There is no doubt that the wellspring of spiritual vitality, energy, and service of the Gospel in the Anglican Church has been amongst those who fear God, believe upon the Lord Jesus Christ, gratefully embrace the Gospel of eternal life in Him, and hold the Bible to be God's Word.  In other words, these are the folk who believe upon the Lord Jesus Christ.  Those who oppose are either too ignorant to know what the Bible teaches, or they do not care.  They want, not a Christian church, but a social edifice raised to the glory of man's autonomy.  "Christianity, love, fidelity, truth is what we decide and determine; God, the Lord, Jesus Christ and the Scriptures are all old-fashioned, simplistic, antiquated hooey." 

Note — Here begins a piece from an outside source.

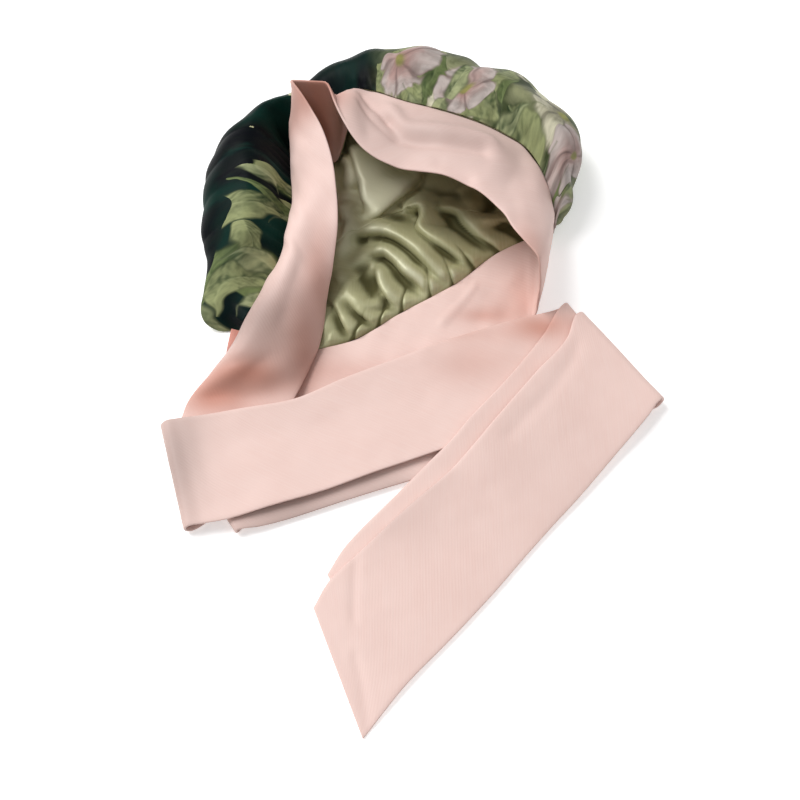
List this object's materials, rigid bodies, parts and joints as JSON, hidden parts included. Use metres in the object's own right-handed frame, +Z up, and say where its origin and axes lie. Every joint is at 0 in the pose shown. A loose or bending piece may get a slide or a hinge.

Far too many leaders in that church, however, have sought the respect of man, and to accommodate themselves to an increasingly pagan establishment in society at large.  Thus, the defalcations on "women's rights", secular feminism, homosexuality--all in the attempt to drag the church (as they see it) into the twenty-first century--which is to say, these false shepherds want to put as much daylight as possible between themselves and the God Who has revealed Himself in the Scriptures.  They seek the approbation of Unbelief, not the commendation of God.

In order to become refined Israel had to walk through the valley of bitterness and judgement.  Things have not changed.  It is still the case.  But in Ezekiel's day, if one mourned the unfaithfulness all around, where else could one go?  But under the New Covenant, particularly in these days, there are plenty of exits, open doors and options for the faithful.  The Refiner's fire is burning in every place, all the time.

The Church is always reforming.  Therefore, some churches, wedded to idolatry, are emptying and dying.